* [Aim]
Give a verbatim quotation of every record.

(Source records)
—————

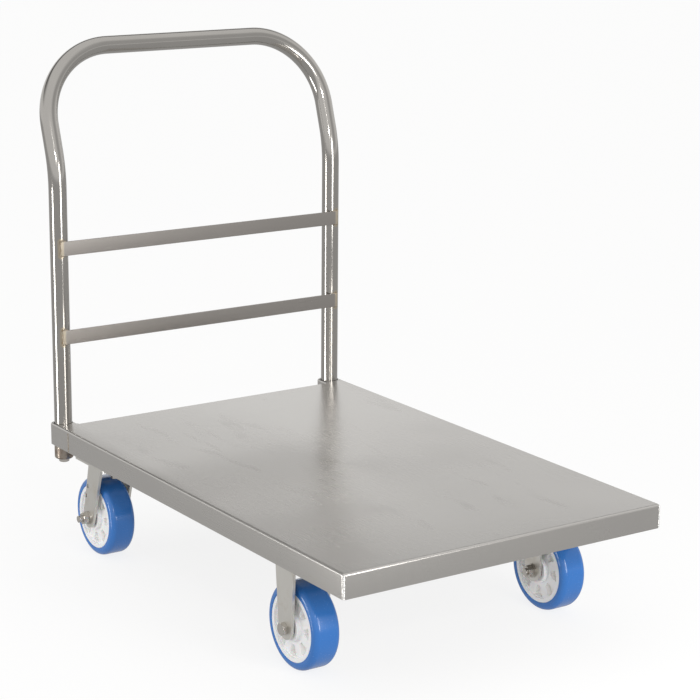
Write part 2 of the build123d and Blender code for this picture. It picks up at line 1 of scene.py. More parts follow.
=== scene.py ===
# %% [markdown]
# # A stainless platform truck
# The truck is a folded sheet deck on four casters with a bent tube handle. Its working shapes come
# packed from the CAD model as a fixed frame, one mesh for each real piece. This lesson gives that
# frame its finishes, rebuilds the pieces whose curves show (handle, tyres), and adds what a CAD
# model leaves out: weld beads, screw threads and broken edges. All lengths are metres.

# %% Load the frame
import bmesh
import bpy
import json
import math
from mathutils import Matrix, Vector

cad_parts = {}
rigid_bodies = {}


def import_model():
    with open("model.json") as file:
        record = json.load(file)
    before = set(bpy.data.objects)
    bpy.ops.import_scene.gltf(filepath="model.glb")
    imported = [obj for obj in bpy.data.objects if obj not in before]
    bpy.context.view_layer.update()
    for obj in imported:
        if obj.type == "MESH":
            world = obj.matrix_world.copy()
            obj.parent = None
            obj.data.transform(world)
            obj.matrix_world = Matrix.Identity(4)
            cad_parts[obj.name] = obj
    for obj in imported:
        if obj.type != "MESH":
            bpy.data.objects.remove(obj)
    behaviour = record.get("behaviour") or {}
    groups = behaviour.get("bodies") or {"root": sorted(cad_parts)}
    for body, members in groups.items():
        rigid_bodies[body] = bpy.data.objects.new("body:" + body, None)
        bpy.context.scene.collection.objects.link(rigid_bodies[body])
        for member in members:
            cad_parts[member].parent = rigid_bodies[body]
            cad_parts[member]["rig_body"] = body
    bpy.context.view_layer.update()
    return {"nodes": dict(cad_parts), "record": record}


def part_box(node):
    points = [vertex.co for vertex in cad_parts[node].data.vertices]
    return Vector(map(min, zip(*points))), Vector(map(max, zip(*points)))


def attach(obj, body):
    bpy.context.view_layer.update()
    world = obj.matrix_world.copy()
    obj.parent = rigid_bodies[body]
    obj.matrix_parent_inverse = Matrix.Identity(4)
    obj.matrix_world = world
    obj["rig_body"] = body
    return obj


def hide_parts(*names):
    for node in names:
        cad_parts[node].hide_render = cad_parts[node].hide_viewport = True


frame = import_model()
nodes = frame["nodes"]
MM = 0.001

# %% [markdown]
# ## Places
# Every place is read from the frame's own boxes, so that nothing here has to be fitted by eye. A
# box gives the lowest and highest corner of one piece; the wheels' boxes give their axles.

# %% Places read from the frame
deck_low, deck_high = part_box("deck_pan")
tube_low, tube_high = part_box("handle_tube")
TUBE_RADIUS = 31.75 * MM / 2
TUBE_WALL = 1.5 * MM
UPRIGHT_Y = tube_high.y - TUBE_RADIUS
UPRIGHT_X = tube_high.x - TUBE_RADIUS
TOP_X = tube_low.x + TUBE_RADIUS
TOP_Z = tube_high.z - TUBE_RADIUS
deck_centre = Vector(((deck_low.x + deck_high.x) / 2, 0, deck_high.z))
SIDES = {"left": 1, "right": -1}


def middle(node):
    """Centre of a CAD piece's box."""
    low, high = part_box(node)
    return (low + high) / 2


wheel_centres = {
    f"{end}_{side}": middle(f"{end}_{side}_tread")
    for end in ("front", "rear") for side in SIDES
}
print("deck", tuple(round(v, 4) for v in deck_high - deck_low))
print("wheels", {name: tuple(round(v, 4) for v in at) for name, at in wheel_centres.items()})

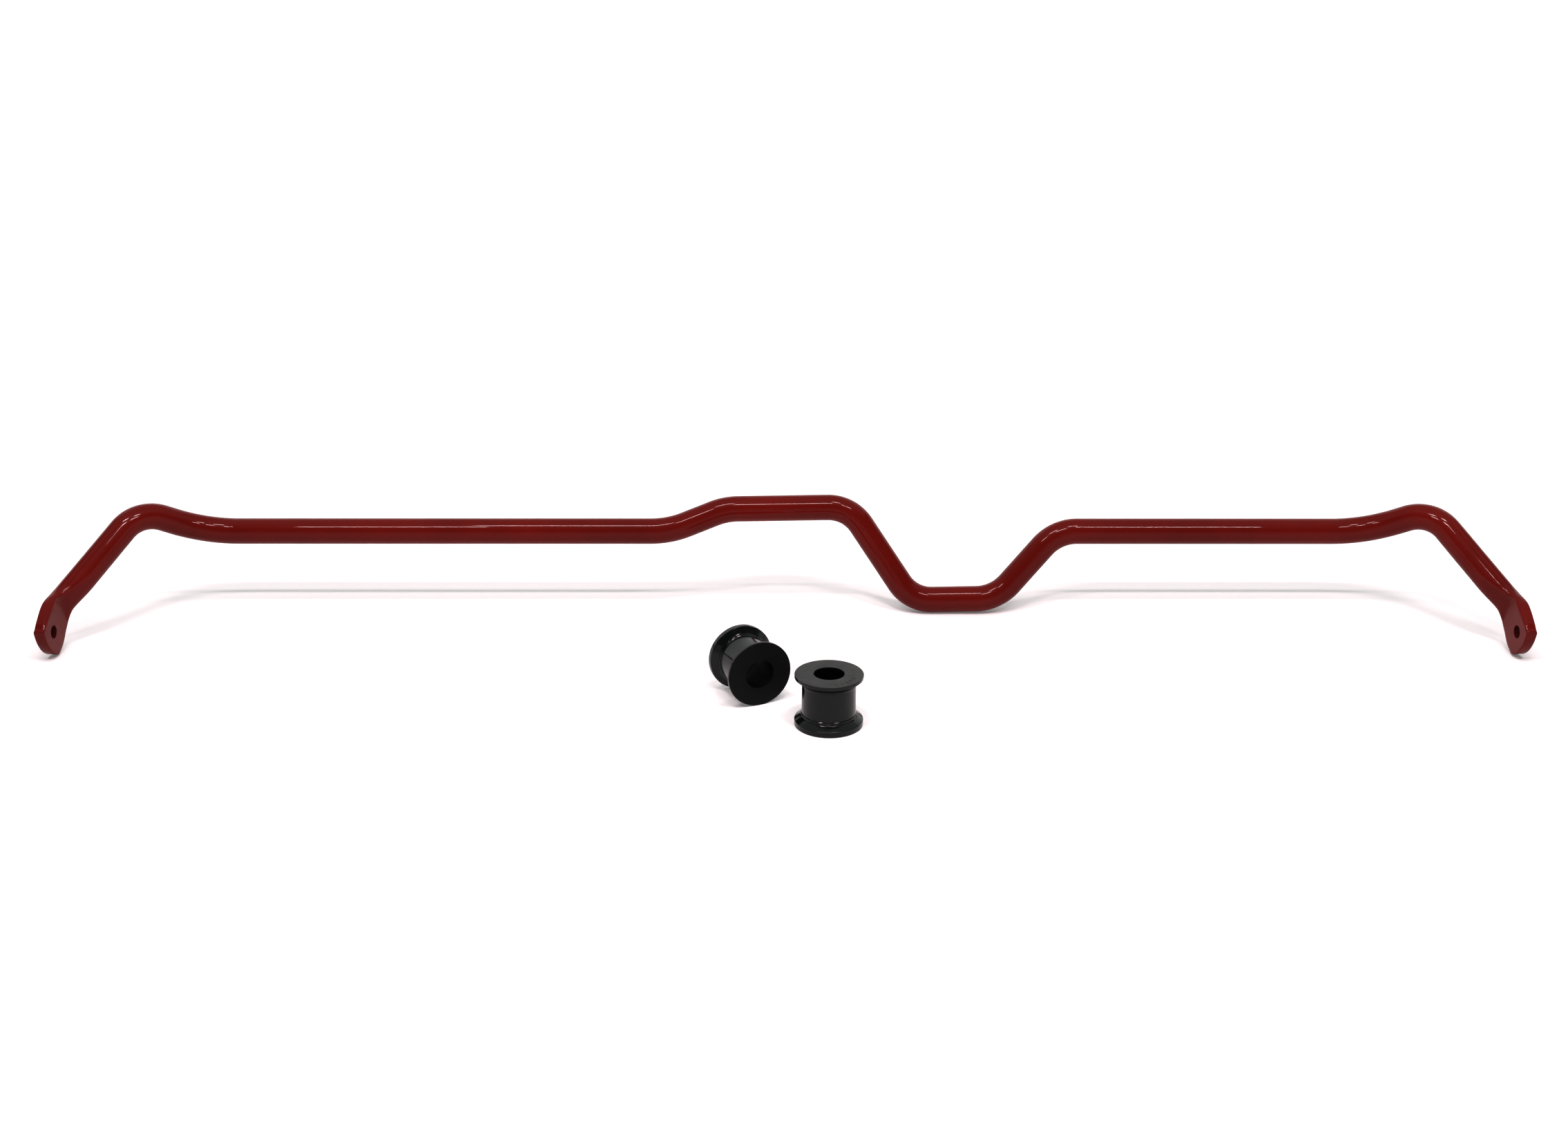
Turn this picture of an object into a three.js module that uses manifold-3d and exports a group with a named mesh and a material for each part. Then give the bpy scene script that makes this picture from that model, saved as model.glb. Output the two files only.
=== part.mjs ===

—————

* [Finished exercise]
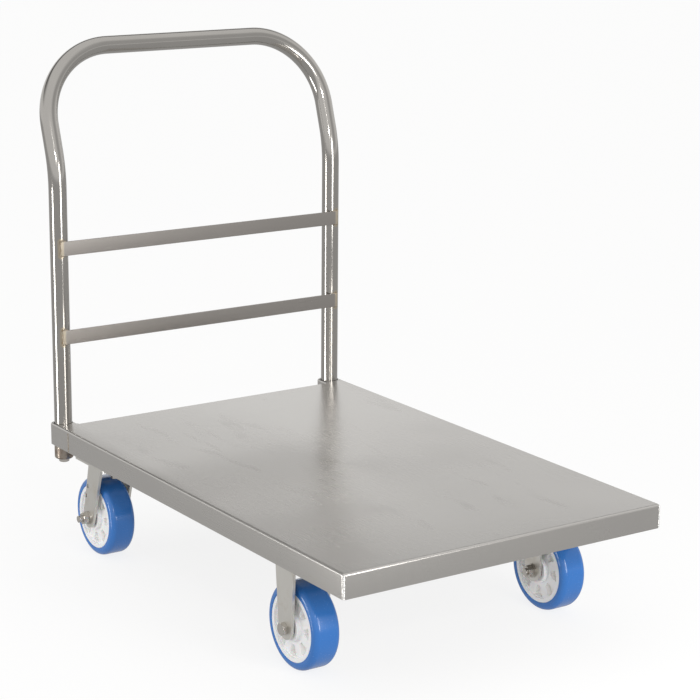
Write part 2 of the build123d and Blender code for this picture. It picks up at line 1 of scene.py. More parts follow.
=== scene.py ===
# %% [markdown]
# # A stainless platform truck
# The truck is a folded sheet deck on four casters with a bent tube handle. Its working shapes come
# packed from the CAD model as a fixed frame, one mesh for each real piece. This lesson gives that
# frame its finishes, rebuilds the pieces whose curves show (handle, tyres), and adds what a CAD
# model leaves out: weld beads, screw threads and broken edges. All lengths are metres.

# %% Load the frame
import bmesh
import bpy
import json
import math
from mathutils import Matrix, Vector

cad_parts = {}
rigid_bodies = {}


def import_model():
    with open("model.json") as file:
        record = json.load(file)
    before = set(bpy.data.objects)
    bpy.ops.import_scene.gltf(filepath="model.glb")
    imported = [obj for obj in bpy.data.objects if obj not in before]
    bpy.context.view_layer.update()
    for obj in imported:
        if obj.type == "MESH":
            world = obj.matrix_world.copy()
            obj.parent = None
            obj.data.transform(world)
            obj.matrix_world = Matrix.Identity(4)
            cad_parts[obj.name] = obj
    for obj in imported:
        if obj.type != "MESH":
            bpy.data.objects.remove(obj)
    behaviour = record.get("behaviour") or {}
    groups = behaviour.get("bodies") or {"root": sorted(cad_parts)}
    for body, members in groups.items():
        rigid_bodies[body] = bpy.data.objects.new("body:" + body, None)
        bpy.context.scene.collection.objects.link(rigid_bodies[body])
        for member in members:
            cad_parts[member].parent = rigid_bodies[body]
            cad_parts[member]["rig_body"] = body
    bpy.context.view_layer.update()
    return {"nodes": dict(cad_parts), "record": record}


def part_box(node):
    points = [vertex.co for vertex in cad_parts[node].data.vertices]
    return Vector(map(min, zip(*points))), Vector(map(max, zip(*points)))


def attach(obj, body):
    bpy.context.view_layer.update()
    world = obj.matrix_world.copy()
    obj.parent = rigid_bodies[body]
    obj.matrix_parent_inverse = Matrix.Identity(4)
    obj.matrix_world = world
    obj["rig_body"] = body
    return obj


def hide_parts(*names):
    for node in names:
        cad_parts[node].hide_render = cad_parts[node].hide_viewport = True


frame = import_model()
nodes = frame["nodes"]
MM = 0.001

# %% [markdown]
# ## Places
# Every place is read from the frame's own boxes, so that nothing here has to be fitted by eye. A
# box gives the lowest and highest corner of one piece; the wheels' boxes give their axles.

# %% Places read from the frame
deck_low, deck_high = part_box("deck_pan")
tube_low, tube_high = part_box("handle_tube")
TUBE_RADIUS = 31.75 * MM / 2
TUBE_WALL = 1.5 * MM
UPRIGHT_Y = tube_high.y - TUBE_RADIUS
UPRIGHT_X = tube_high.x - TUBE_RADIUS
TOP_X = tube_low.x + TUBE_RADIUS
TOP_Z = tube_high.z - TUBE_RADIUS
deck_centre = Vector(((deck_low.x + deck_high.x) / 2, 0, deck_high.z))
SIDES = {"left": 1, "right": -1}


def middle(node):
    """Centre of a CAD piece's box."""
    low, high = part_box(node)
    return (low + high) / 2


wheel_centres = {
    f"{end}_{side}": middle(f"{end}_{side}_tread")
    for end in ("front", "rear") for side in SIDES
}
print("deck", tuple(round(v, 4) for v in deck_high - deck_low))
print("wheels", {name: tuple(round(v, 4) for v in at) for name, at in wheel_centres.items()})

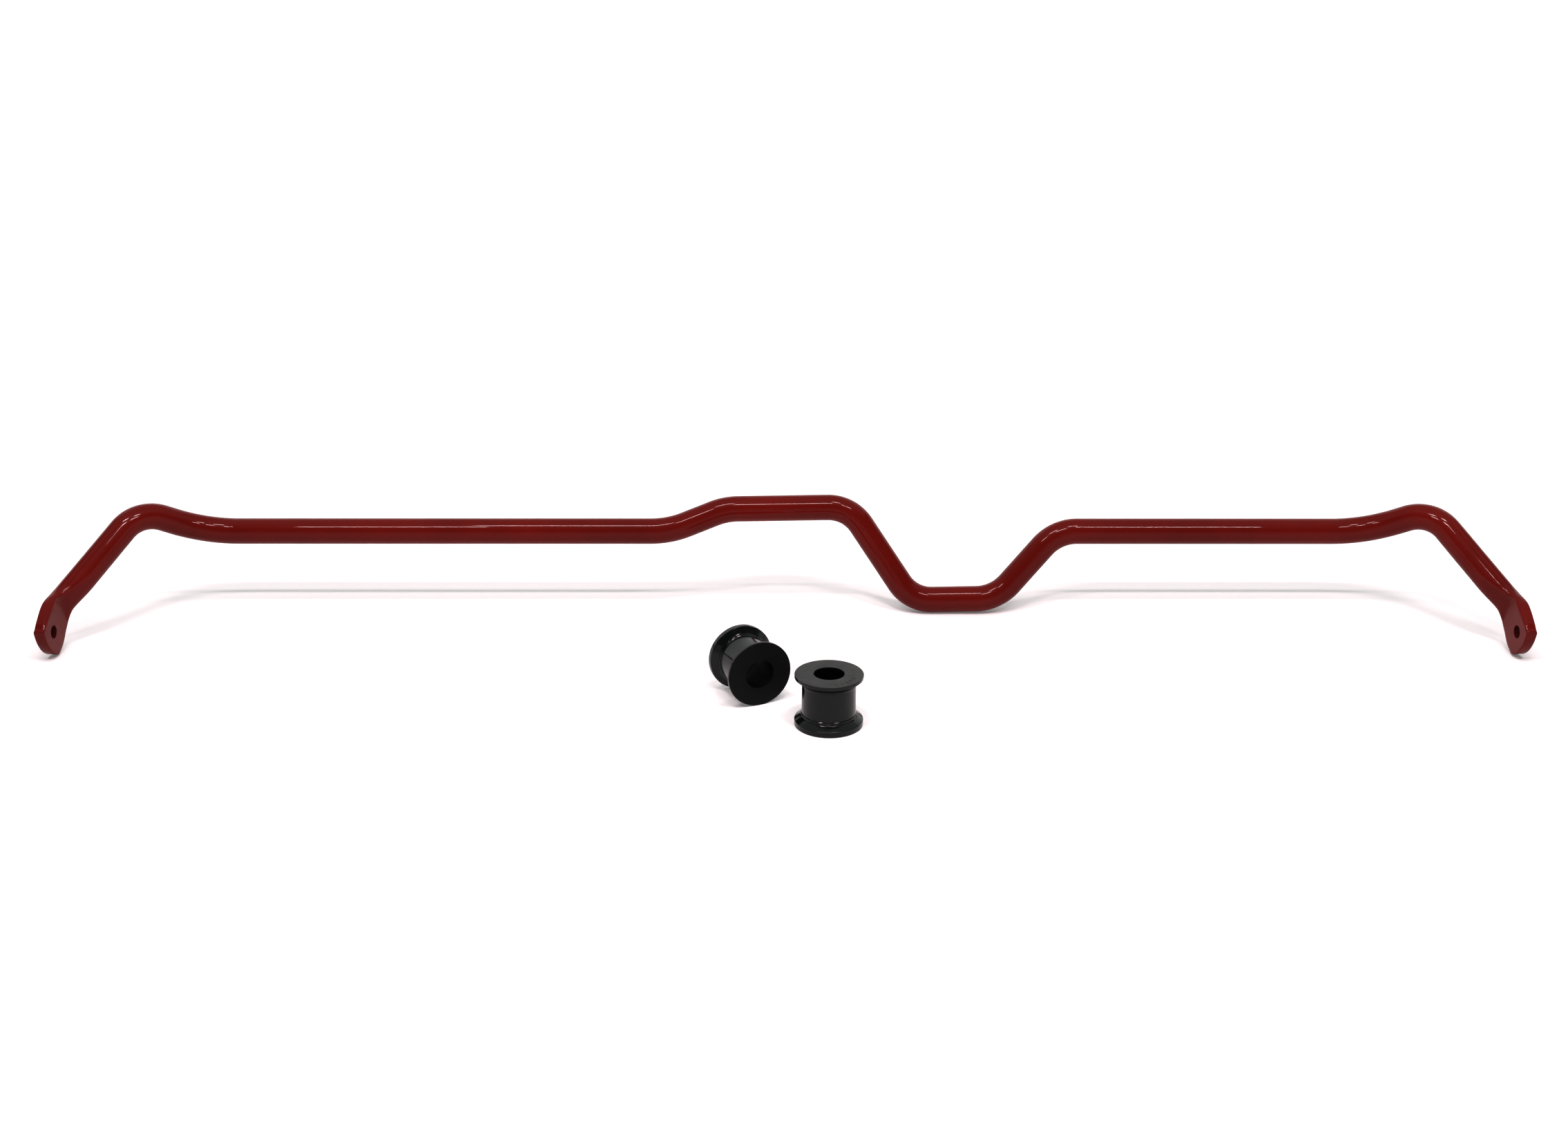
Turn this picture of an object into a three.js module that uses manifold-3d and exports a group with a named mesh and a material for each part. Then give the bpy scene script that makes this picture from that model, saved as model.glb. Output the two files only.
=== part.mjs ===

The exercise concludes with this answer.